* Exercise directions: Scan each line of the records for the word "materials" and extract the ones that have it.

* Given data:
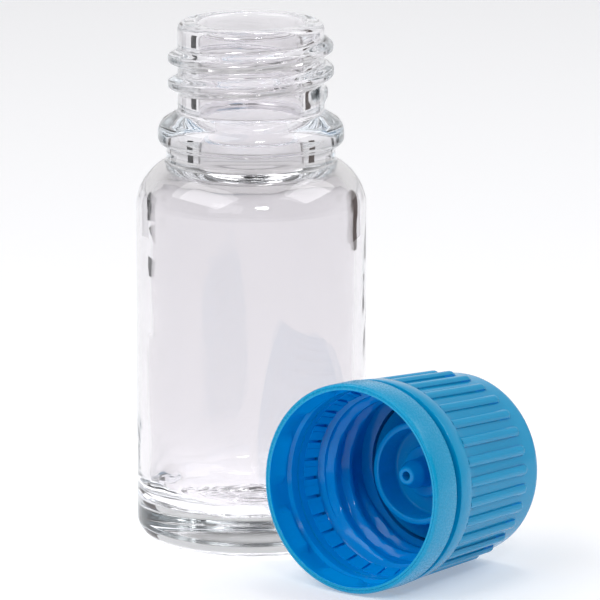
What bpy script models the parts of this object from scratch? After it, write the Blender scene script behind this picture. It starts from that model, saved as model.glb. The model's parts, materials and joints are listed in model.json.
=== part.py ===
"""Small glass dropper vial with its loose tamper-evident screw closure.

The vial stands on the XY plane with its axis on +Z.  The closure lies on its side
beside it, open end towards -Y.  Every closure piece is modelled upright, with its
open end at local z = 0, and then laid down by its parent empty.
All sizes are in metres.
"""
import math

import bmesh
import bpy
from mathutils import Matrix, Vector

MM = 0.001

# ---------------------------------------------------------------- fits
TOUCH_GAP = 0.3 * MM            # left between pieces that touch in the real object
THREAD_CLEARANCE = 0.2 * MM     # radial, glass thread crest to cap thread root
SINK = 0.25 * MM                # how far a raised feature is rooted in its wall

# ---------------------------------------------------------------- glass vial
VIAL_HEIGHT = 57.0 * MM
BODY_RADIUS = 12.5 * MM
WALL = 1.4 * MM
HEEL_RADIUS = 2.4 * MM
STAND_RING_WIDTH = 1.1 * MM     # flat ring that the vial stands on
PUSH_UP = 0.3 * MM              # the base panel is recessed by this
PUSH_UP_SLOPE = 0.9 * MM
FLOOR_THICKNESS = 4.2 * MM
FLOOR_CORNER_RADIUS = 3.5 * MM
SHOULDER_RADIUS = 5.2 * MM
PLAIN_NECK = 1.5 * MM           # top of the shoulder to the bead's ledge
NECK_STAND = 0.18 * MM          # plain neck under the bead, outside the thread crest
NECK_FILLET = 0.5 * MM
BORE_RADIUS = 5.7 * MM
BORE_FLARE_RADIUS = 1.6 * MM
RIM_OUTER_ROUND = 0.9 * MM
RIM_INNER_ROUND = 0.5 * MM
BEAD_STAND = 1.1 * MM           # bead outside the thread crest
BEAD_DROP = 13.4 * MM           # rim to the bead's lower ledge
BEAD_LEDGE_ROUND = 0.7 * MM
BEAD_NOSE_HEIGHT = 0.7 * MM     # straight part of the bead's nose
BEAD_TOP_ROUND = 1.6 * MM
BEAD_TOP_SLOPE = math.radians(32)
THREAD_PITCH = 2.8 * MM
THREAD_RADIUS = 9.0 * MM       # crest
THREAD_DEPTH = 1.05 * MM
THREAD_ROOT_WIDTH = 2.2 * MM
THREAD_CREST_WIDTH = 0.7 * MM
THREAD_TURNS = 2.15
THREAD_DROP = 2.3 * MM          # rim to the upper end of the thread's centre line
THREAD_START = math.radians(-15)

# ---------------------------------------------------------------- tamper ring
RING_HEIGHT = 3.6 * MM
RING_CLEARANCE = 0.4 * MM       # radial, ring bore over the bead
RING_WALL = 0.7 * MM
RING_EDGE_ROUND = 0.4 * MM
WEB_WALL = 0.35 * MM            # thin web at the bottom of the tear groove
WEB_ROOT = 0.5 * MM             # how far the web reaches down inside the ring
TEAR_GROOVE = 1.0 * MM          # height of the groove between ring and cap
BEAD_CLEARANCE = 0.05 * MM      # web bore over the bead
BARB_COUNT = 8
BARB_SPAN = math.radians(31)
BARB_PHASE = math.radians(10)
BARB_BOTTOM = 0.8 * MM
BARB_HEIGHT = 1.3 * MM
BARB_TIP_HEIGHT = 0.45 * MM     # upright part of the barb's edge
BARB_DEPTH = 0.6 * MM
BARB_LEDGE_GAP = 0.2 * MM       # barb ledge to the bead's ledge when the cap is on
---
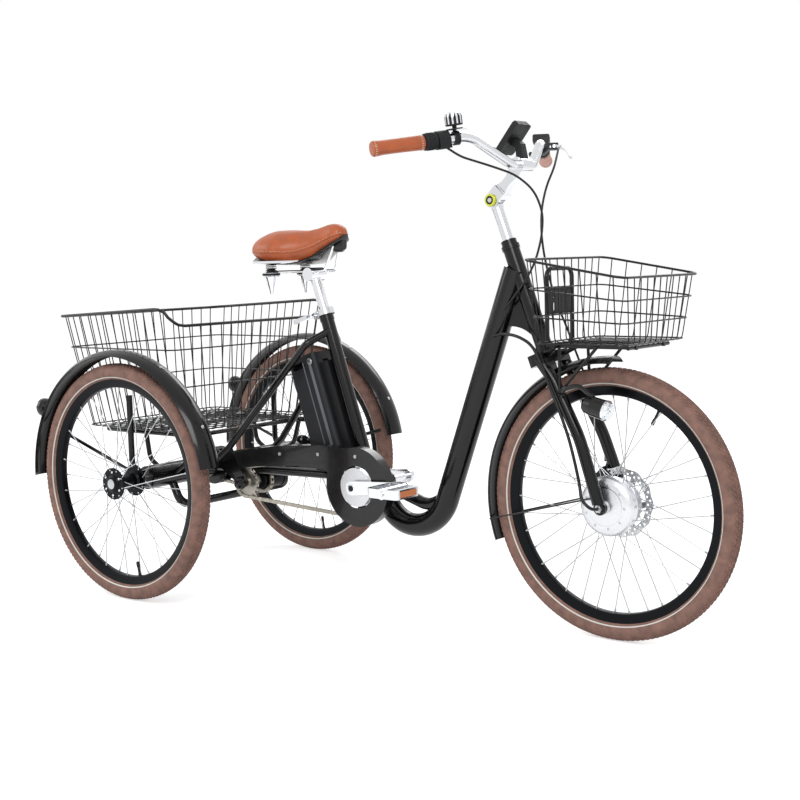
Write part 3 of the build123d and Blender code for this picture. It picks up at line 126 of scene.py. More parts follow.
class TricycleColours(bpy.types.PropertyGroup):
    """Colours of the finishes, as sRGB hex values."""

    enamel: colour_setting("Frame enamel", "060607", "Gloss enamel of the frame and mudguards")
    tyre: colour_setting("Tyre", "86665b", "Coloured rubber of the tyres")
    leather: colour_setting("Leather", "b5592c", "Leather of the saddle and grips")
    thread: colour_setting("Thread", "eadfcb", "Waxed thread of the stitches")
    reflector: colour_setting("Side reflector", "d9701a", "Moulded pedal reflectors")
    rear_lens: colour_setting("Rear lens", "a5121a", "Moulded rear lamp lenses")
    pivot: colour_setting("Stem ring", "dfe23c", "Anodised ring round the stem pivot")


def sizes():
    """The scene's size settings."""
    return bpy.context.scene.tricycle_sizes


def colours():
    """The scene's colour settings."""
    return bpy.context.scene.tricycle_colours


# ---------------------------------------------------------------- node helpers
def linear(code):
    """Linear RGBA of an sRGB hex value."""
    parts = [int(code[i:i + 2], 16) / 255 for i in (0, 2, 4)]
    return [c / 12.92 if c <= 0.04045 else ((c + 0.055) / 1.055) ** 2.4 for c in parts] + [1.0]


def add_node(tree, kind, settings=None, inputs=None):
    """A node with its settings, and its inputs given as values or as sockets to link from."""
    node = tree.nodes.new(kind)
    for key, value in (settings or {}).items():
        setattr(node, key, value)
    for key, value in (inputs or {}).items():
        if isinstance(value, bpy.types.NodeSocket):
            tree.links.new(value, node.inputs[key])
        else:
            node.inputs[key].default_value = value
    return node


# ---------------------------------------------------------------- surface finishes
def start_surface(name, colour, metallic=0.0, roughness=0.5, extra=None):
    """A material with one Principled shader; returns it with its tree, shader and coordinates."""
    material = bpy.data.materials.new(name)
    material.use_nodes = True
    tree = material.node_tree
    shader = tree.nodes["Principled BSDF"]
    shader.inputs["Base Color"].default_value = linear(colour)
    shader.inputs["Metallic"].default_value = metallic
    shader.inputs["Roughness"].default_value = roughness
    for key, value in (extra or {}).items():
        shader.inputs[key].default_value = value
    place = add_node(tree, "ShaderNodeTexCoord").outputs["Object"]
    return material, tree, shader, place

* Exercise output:
What bpy script models the parts of this object from scratch? After it, write the Blender scene script behind this picture. It starts from that model, saved as model.glb. The model's parts, materials and joints are listed in model.json.
    material = bpy.data.materials.new(name)